Kudos to an amazing athlete.

Irving Ellis - Hollywood, Fla.

New Jersey deal likely to backfire

I realize that the handle may be way down at the Meadowlands this year, but does track management think it will increase revenue by making an exclusive agreement with Television Games Network ("TVG strikes deal in N.J.," Dec. 11.)?

I, and others like myself, rely on online services for our wagering, only at times making it to the track in person. I for one will no longer be able to bet via my Winticket account on Meadowlands races, and I do not desire to have another wagering service, like TVG. I will remove the Meadowlands from my list of tracks after the first of the year and replace it with the new king of harness tracks, Yonkers.

The Meadowlands, by limiting exposure to its races, will surely erode its business to the point of no return.
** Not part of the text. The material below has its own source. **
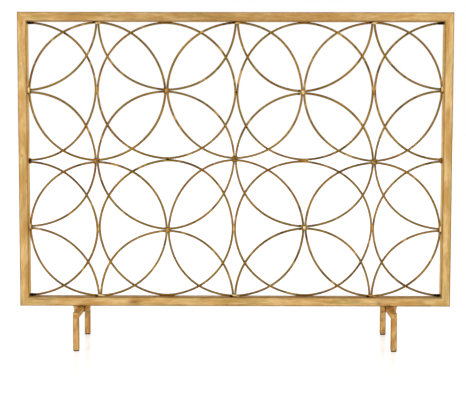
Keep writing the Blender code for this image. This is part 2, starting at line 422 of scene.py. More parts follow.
class ShapeTree:
    """A geometry tree with named inputs, which can be grown into plain mesh pieces."""

    SOCKETS = {"float": "NodeSocketFloat", "int": "NodeSocketInt", "bool": "NodeSocketBool",
               "vector": "NodeSocketVector", "material": "NodeSocketMaterial",
               "geometry": "NodeSocketGeometry"}

    def __init__(self, name: str, sizes: dict[str, str]) -> None:
        """Start a tree with its inputs.

        Args:
            name: The tree's name.
            sizes: For each named input, a key of SOCKETS.
        """
        self.tree = bpy.data.node_groups.new(name, "GeometryNodeTree")
        self.tree.interface.new_socket("Geometry", in_out="OUTPUT", socket_type="NodeSocketGeometry")
        for label, kind in sizes.items():
            self.tree.interface.new_socket(label, in_out="INPUT", socket_type=self.SOCKETS[kind])
        self.inlet = self.tree.nodes.new("NodeGroupInput")

    def add(self, kind: str, links: dict | None = None, **settings: object) -> bpy.types.Node:
        """Add a node to this tree, as add_node does."""
        return add_node(self.tree, kind, links, **settings)

    def given(self, label: str) -> bpy.types.NodeSocket:
        """Return the socket of a named input."""
        return self.inlet.outputs[label]

    def roughen(self, shape: bpy.types.Node, relief: bpy.types.NodeSocket,
                grain_mm: float, shared: bool = False) -> bpy.types.Node:
        """Push a mesh in and out along its normals by noise.

        Args:
            shape: Node whose geometry is roughened.
            relief: Socket with the height between the lowest and the highest point, in metres.
            grain_mm: Size of the bumps.
            shared: Whether pieces that meet share one pattern, so that no step shows.

        Returns:
            The node with the roughened geometry.
        """
        offset = (0.0, 0.0, 0.0) if shared else self.given("Seed")
        spot = self.add("ShaderNodeVectorMath", {
            0: self.add("GeometryNodeInputPosition"), 1: offset}, operation="ADD")
        noise = self.add("ShaderNodeTexNoise", {
            "Vector": spot, "Scale": 1.0 / (grain_mm * MM), "Detail": 2.0})
        centred = self.add("ShaderNodeMath", {0: noise, 1: 0.5}, operation="SUBTRACT")
        height = self.add("ShaderNodeMath", {0: centred, 1: relief}, operation="MULTIPLY")
        push = self.add("ShaderNodeVectorMath", {
            "Vector": self.add("GeometryNodeInputNormal"), "Scale": height}, operation="SCALE")
        return self.add("GeometryNodeSetPosition", {"Geometry": shape, "Offset": push})

    def end(self, shape: bpy.types.Node, crisp_rims: bool = False) -> None:
        """Close the tree: shade smooth, realize, set the material.

        Args:
            shape: Node with the finished geometry.
            crisp_rims: Whether an open skin's rims stay sharp, for the wall that comes later.
        """
        smooth = self.add("GeometryNodeSetShadeSmooth", {"Geometry": shape})
        if crisp_rims:
            faces = self.add("GeometryNodeInputMeshEdgeNeighbors")
            on_rim = self.add("FunctionNodeCompare", {0: faces, 1: 1}, data_type="INT",
                              operation="EQUAL")
            smooth = self.add("GeometryNodeSetShadeSmooth", {
                "Geometry": smooth, "Selection": on_rim, "Shade Smooth": False}, domain="EDGE")
        real = self.add("GeometryNodeRealizeInstances", {"Geometry": smooth})
        dressed = self.add("GeometryNodeSetMaterial", {
            "Geometry": real, "Material": self.given("Material")})
        outlet = self.tree.nodes.new("NodeGroupOutput")
        self.tree.links.new(dressed.outputs[0], outlet.inputs[0])

    def grow(self, name: str, values: dict[str, object],
             source: bpy.types.Mesh | None = None) -> bpy.types.Object:
        """Run the tree and keep its result as a plain mesh.

        Args:
            name: Name of the piece.
            values: A value for each named input.
            source: Mesh that the tree starts from, where it needs one.

        Returns:
            The piece, at the origin, with no modifier on it.
        """
        seedling = bpy.data.objects.new(name + "_seedling", source or bpy.data.meshes.new(name))
        bpy.context.scene.collection.objects.link(seedling)
        growth = seedling.modifiers.new("growth", "NODES")
        growth.node_group = self.tree
        for item in self.tree.interface.items_tree:
            if item.in_out == "INPUT" and item.name in values:
                growth[item.identifier] = values[item.name]
        graph = bpy.context.evaluated_depsgraph_get()
        mesh = bpy.data.meshes.new_from_object(
            seedling.evaluated_get(graph), preserve_all_data_layers=True, depsgraph=graph)
        bpy.data.objects.remove(seedling)
        mesh.name = name
        piece = bpy.data.objects.new(name, mesh)
        bpy.context.scene.collection.objects.link(piece)
        return piece


class RodTree(ShapeTree):
    """A round rod bent to a ring or to an arc, upright in the plane of the screen."""

    GRAIN_MM = 3.0
    WANDER_SPAN_MM = 90.0
    PROFILE_SIDES = 14
    PULL_SHARPNESS = 16.0   # the higher, the shorter the stretch that a joint pulls out

    def __init__(self) -> None:
        """Build the tree."""
        super().__init__("bent_rod", {
            "Ring Radius": "float", "Rod Radius": "float", "Start": "float", "Sweep": "float",
            "Closed": "bool", "Segments": "int", "Pull": "float", "Wander": "float",
            "Relief": "float", "Centre": "vector", "Seed": "vector", "Material": "material"})
        arc = self.add("GeometryNodeCurveArc", {
            "Resolution": self.given("Segments"), "Radius": self.given("Ring Radius"),
            "Start Angle": self.given("Start"), "Sweep Angle": self.given("Sweep")})
        ring = self.add("GeometryNodeCurvePrimitiveCircle", {
            "Resolution": self.given("Segments"), "Radius": self.given("Ring Radius")})
        path = self.add("GeometryNodeSwitch", {
            "Switch": self.given("Closed"), "False": arc, "True": ring}, input_type="GEOMETRY")
        bent = self._bend(path)
        profile = self.add("GeometryNodeCurvePrimitiveCircle", {
            "Resolution": self.PROFILE_SIDES, "Radius": self.given("Rod Radius")})
        rod = self.add("GeometryNodeCurveToMesh", {
            "Curve": bent, "Profile Curve": profile, "Fill Caps": True})
        upright = self.add("GeometryNodeTransform", {
            "Geometry": rod, "Translation": self.given("Centre"),
            "Rotation": (math.pi / 2, 0.0, 0.0)})
        self.end(self.roughen(upright, self.given("Relief"), self.GRAIN_MM))

    def _bend(self, path: bpy.types.Node) -> bpy.types.Node:
        """Pull the rod out to its four joints, and let it wander as hand bending leaves it.

        Args:
            path: Node with the rod's centre line, flat in the XY plane.

        Returns:
            The node with the strayed centre line.
        """
        spot = self.add("ShaderNodeVectorMath", {
            0: self.add("GeometryNodeInputPosition"), 1: self.given("Seed")}, operation="ADD")
        noise = self.add("ShaderNodeTexNoise", {
            "Vector": spot, "Scale": 1.0 / (self.WANDER_SPAN_MM * MM), "Detail": 0.0})
        centred = self.add("ShaderNodeVectorMath", {
            0: noise.outputs["Color"], 1: (0.5, 0.5, 0.5)}, operation="SUBTRACT")
        flat = self.add("ShaderNodeVectorMath", {0: centred, 1: (1.0, 1.0, 0.0)},
                        operation="MULTIPLY")
        stray = self.add("ShaderNodeVectorMath", {
            "Vector": flat, "Scale": self.given("Wander")}, operation="SCALE")
        out = self.add("ShaderNodeVectorMath", {0: self.add("GeometryNodeInputPosition")},
                       operation="NORMALIZE")
        parts = self.add("ShaderNodeSeparateXYZ", {0: out})
        squares = [self.add("ShaderNodeMath", {0: parts.outputs[axis], 1: 2.0}, operation="POWER")
                   for axis in ("X", "Y")]
        lean = self.add("ShaderNodeMath", {0: squares[0], 1: squares[1]}, operation="SUBTRACT")
        nearness = self.add("ShaderNodeMath", {0: lean, 1: self.PULL_SHARPNESS},
                            operation="POWER")
        reach = self.add("ShaderNodeMath", {0: nearness, 1: self.given("Pull")},
                         operation="MULTIPLY")
        pulled = self.add("ShaderNodeVectorMath", {"Vector": out, "Scale": reach},
                          operation="SCALE")
        both = self.add("ShaderNodeVectorMath", {0: stray, 1: pulled}, operation="ADD")
        return self.add("GeometryNodeSetPosition", {"Geometry": path, "Offset": both})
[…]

If the track thinks it has problems now, wait till next year.

Bob Zanakis - Canonsburg, Pa.

Whiners ignore change for the better

I would like to comment on the crybabies who complain about Polytrack and Cushion Track because it is different and, heaven forbid, they have to change the way they handicap, as was expressed in the Nov. 26 letter to the Racing Form, "New surfaces raise fan's questions." And no one asked them if it was okay!

Then we have the stand taken in the Dec. 10 letter, "Player finding grass far greener," referring to synthetic surfaces already in place at Turfway Park, Hollywood Park, Keeneland, and Woodbine. The writer vowed that he "will not wager on any main-track races at these venues" or any others that install synthetic tracks in the future. Well, let's have a tantrum.

Obviously these people don't care one bit about the welfare of the horses or the jockeys, just how much money they can win. I love to win too, but I am all for anything that makes this dangerous sport safer for both horses and their riders, and I will adjust my handicapping accordingly. (The added challenge of handicapping the synthetic surfaces only adds to the enjoyment for me.)

My comment to these people is "Grow up, you make me sick."